**INFORMATION SUPPLIED**.
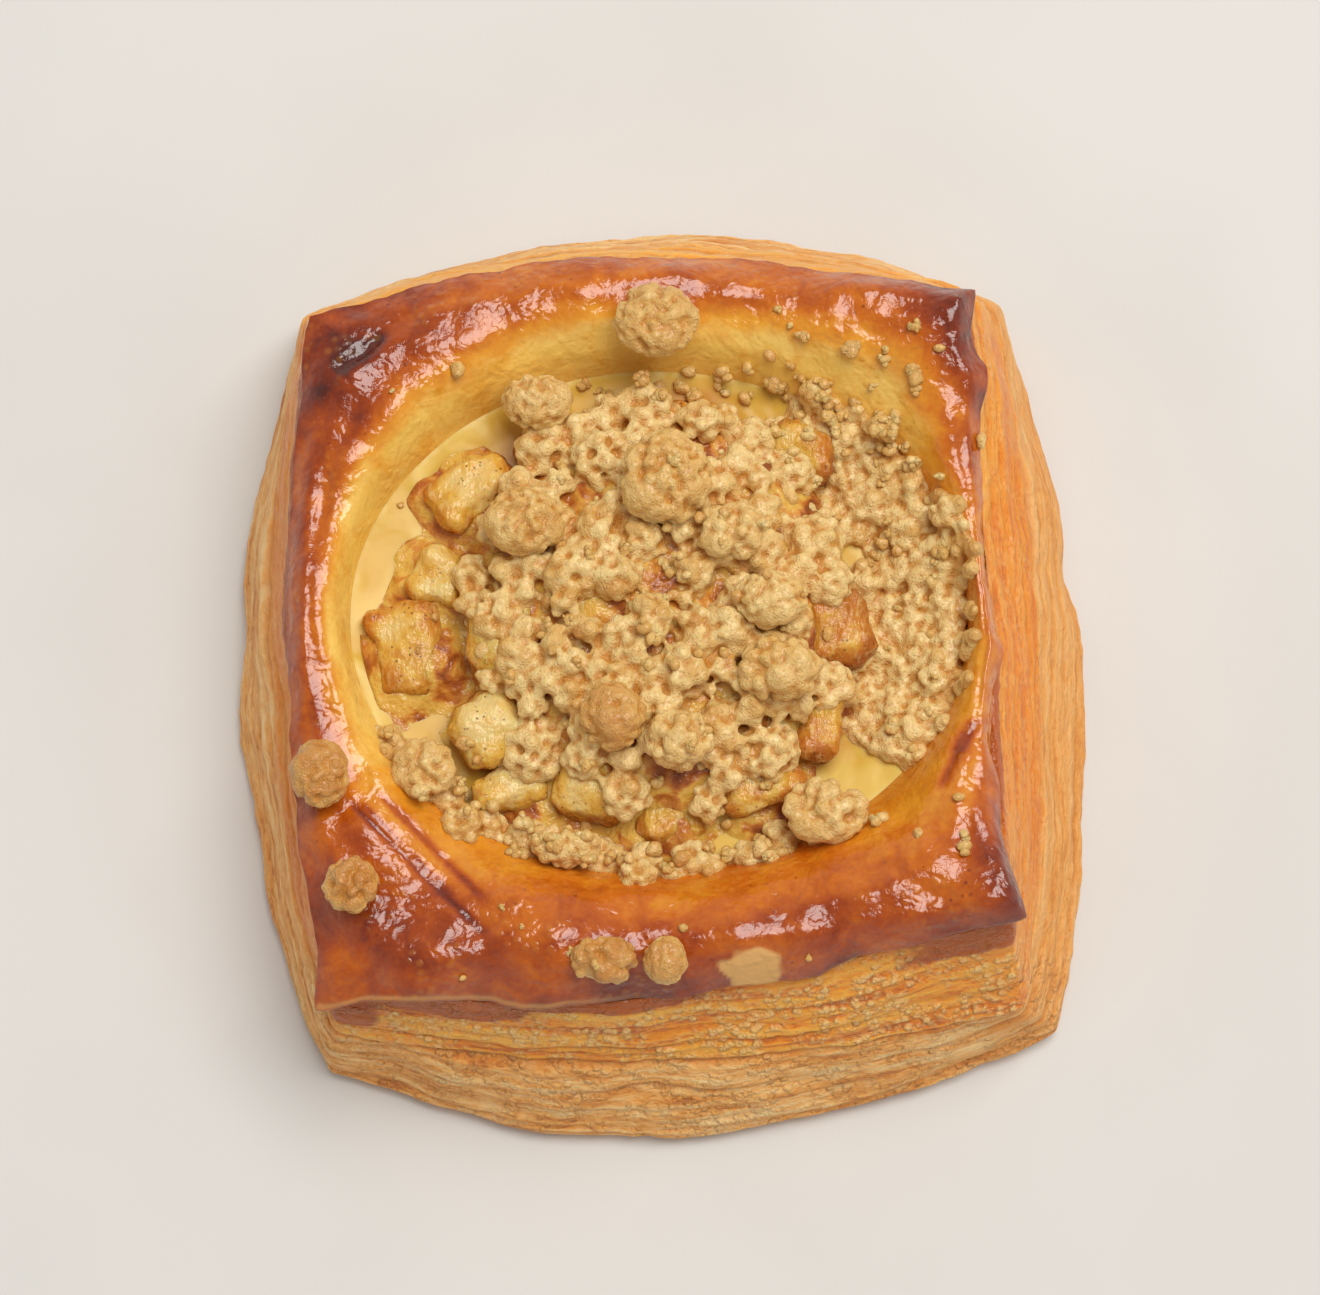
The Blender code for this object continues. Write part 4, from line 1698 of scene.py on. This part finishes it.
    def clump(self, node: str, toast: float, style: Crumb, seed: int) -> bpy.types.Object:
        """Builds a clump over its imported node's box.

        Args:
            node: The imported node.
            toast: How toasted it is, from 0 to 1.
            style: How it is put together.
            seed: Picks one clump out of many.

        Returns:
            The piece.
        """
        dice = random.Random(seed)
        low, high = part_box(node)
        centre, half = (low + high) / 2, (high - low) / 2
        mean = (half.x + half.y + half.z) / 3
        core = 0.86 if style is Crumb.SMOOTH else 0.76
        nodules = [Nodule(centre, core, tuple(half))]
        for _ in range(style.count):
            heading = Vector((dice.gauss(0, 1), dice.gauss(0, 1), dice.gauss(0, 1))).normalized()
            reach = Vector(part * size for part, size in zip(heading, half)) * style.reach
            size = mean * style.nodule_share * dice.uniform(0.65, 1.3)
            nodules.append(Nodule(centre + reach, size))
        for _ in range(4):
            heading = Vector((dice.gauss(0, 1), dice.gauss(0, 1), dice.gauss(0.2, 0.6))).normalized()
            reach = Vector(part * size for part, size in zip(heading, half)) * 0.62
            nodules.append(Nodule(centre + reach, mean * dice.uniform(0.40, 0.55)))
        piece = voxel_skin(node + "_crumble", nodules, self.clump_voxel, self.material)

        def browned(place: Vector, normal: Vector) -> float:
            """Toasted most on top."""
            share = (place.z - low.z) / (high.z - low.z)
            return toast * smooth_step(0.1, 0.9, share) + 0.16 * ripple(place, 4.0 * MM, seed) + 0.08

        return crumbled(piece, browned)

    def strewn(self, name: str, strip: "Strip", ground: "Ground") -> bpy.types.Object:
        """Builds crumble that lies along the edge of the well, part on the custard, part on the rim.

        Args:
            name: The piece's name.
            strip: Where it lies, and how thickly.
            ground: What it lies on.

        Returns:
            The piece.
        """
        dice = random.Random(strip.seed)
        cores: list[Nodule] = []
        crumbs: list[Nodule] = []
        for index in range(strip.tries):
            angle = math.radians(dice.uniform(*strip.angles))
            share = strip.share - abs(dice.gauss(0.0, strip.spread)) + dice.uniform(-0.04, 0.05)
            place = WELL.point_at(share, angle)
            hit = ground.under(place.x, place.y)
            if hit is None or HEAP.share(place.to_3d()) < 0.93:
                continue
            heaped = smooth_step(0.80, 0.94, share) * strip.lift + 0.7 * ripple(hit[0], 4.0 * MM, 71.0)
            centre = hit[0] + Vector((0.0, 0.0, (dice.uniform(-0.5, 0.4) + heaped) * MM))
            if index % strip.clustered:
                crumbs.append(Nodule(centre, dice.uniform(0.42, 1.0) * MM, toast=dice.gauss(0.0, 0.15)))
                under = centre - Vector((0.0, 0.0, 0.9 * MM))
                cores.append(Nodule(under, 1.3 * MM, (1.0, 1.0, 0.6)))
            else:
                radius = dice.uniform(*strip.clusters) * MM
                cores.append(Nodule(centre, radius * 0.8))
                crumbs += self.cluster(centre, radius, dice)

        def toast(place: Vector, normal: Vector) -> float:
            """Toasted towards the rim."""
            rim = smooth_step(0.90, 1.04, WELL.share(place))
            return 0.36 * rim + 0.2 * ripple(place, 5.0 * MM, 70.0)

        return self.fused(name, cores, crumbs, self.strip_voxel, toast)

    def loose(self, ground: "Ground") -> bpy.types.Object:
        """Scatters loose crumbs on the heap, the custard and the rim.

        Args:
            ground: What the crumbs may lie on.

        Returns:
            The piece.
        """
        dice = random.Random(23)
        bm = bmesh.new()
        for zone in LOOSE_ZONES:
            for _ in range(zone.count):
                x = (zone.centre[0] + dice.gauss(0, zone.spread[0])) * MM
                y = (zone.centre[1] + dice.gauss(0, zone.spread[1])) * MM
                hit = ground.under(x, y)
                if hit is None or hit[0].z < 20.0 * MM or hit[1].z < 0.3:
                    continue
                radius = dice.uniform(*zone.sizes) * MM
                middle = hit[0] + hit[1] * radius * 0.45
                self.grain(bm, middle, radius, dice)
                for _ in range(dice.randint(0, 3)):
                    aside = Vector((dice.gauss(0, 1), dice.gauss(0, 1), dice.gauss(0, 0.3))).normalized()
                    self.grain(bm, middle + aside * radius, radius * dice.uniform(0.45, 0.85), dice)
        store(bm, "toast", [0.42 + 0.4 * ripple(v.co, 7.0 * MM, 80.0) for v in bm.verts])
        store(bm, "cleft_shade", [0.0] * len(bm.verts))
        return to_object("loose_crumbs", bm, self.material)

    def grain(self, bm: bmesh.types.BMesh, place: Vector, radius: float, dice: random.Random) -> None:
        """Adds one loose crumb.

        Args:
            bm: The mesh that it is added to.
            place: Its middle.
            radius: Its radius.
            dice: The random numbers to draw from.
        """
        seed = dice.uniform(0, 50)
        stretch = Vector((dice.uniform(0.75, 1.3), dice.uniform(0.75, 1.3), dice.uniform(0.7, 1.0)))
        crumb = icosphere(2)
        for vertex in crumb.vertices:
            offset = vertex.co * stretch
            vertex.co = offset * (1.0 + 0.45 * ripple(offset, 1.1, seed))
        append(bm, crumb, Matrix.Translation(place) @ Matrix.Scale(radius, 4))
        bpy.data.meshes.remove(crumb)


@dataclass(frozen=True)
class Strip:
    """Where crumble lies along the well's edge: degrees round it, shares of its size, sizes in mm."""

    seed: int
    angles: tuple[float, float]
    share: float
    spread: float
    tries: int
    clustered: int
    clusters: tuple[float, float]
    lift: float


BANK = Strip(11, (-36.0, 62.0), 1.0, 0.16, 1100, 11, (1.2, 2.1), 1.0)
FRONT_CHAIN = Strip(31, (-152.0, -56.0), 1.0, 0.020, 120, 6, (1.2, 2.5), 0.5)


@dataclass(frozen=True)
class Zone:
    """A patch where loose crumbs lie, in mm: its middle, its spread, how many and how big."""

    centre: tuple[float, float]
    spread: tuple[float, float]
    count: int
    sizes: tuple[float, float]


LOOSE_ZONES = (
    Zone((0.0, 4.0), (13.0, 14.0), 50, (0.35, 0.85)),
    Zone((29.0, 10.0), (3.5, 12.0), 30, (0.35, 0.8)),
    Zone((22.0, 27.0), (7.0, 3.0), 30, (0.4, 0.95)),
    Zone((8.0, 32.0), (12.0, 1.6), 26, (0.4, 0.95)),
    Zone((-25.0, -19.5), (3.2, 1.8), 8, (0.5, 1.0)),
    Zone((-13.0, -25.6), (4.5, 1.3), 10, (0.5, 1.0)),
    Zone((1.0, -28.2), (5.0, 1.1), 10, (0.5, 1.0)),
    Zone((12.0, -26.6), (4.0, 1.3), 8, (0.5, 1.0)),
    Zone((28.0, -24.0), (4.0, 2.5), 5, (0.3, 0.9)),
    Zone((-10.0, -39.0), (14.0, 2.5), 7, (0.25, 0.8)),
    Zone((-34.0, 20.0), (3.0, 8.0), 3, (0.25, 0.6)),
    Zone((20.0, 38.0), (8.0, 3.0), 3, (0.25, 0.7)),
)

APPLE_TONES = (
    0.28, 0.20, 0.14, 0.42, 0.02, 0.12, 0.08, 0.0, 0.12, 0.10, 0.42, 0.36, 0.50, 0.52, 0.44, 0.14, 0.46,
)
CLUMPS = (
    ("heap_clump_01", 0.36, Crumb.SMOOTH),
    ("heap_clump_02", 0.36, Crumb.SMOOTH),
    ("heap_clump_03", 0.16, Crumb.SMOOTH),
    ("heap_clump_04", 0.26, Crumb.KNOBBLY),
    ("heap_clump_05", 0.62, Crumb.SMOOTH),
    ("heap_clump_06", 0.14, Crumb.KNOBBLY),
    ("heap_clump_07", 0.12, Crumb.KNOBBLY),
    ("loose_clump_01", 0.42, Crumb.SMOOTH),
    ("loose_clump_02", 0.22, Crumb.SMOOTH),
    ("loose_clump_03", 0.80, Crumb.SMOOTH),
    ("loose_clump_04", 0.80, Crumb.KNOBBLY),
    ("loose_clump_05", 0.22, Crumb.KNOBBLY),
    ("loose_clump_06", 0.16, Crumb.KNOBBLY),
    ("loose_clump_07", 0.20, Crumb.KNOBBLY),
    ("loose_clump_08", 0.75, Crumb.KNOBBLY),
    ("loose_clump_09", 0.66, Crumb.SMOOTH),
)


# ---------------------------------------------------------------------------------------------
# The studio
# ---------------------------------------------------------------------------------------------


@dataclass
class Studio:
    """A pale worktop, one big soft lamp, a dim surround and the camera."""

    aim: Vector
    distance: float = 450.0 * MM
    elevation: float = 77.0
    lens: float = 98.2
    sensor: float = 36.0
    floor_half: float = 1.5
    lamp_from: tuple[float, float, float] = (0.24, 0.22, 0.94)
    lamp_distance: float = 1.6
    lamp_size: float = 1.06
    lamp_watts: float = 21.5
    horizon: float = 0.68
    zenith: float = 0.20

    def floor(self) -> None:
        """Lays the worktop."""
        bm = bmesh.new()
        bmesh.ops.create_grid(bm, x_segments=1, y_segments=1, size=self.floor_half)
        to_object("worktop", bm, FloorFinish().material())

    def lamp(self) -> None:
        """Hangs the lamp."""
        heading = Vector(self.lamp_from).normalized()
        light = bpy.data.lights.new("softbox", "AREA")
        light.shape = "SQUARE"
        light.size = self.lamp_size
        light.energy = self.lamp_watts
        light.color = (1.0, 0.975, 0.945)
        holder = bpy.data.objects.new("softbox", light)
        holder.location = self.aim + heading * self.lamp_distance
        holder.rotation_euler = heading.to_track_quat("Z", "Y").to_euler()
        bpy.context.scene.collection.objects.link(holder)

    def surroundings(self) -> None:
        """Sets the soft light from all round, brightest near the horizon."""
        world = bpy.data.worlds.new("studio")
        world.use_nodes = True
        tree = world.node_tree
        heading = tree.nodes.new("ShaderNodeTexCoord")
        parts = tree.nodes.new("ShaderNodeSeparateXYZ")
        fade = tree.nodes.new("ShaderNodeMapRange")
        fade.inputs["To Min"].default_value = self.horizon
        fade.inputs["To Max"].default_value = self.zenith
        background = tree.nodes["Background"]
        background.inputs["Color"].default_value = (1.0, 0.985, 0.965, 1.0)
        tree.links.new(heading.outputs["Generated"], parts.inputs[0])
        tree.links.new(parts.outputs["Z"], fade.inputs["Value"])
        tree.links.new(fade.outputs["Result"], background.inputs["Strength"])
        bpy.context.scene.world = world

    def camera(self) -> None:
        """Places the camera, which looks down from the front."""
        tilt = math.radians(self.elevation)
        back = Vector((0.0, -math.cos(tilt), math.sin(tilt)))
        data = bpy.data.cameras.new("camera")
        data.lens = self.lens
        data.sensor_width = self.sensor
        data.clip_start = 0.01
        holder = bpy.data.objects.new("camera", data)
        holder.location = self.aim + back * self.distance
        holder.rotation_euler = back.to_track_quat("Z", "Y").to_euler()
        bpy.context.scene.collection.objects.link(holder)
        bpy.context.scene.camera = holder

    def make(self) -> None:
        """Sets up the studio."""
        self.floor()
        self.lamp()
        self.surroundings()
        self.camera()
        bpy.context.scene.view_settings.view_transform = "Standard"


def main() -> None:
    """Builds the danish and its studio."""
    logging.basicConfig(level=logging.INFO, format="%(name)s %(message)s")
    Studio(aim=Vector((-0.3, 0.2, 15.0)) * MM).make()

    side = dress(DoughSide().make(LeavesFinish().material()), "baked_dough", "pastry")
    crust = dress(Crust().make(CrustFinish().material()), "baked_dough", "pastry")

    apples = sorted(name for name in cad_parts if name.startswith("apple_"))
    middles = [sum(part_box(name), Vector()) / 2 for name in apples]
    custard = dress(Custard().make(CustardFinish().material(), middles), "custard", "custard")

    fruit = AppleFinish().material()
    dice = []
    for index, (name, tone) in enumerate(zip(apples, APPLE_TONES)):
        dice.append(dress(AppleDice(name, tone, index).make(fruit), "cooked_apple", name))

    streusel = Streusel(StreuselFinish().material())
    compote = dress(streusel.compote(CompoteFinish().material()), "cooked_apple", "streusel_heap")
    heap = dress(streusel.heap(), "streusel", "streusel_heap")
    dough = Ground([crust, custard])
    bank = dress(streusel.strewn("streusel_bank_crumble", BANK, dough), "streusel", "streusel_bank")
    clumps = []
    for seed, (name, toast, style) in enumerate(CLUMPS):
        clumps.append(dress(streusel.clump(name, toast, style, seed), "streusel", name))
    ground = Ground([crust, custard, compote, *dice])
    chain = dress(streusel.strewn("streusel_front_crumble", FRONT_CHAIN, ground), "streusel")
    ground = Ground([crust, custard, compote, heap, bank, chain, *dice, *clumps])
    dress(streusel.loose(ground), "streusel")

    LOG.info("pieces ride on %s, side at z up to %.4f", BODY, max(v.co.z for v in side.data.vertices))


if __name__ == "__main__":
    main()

**TASK**. Please write out exactly the lines from the start of the data through the line that contains "imported node's box.", both ends included, and nothing else.

**FINAL RESULT**.
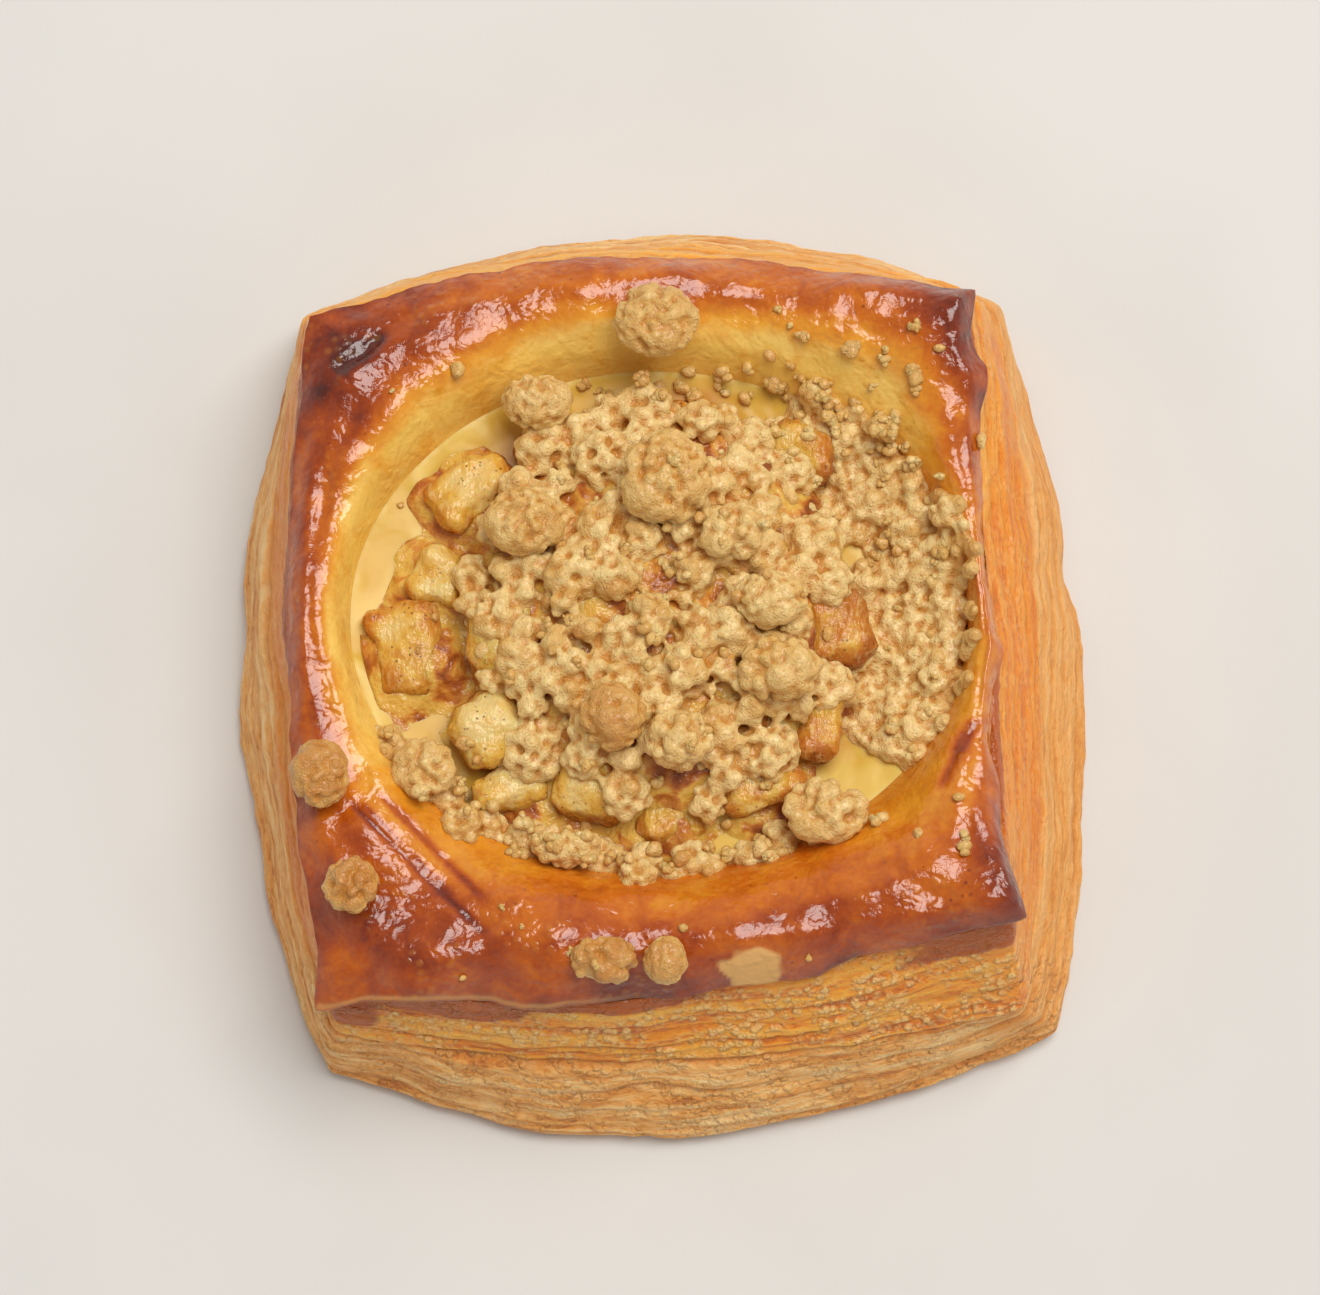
The Blender code for this object continues. Write part 4, from line 1698 of scene.py on. This part finishes it.
    def clump(self, node: str, toast: float, style: Crumb, seed: int) -> bpy.types.Object:
        """Builds a clump over its imported node's box.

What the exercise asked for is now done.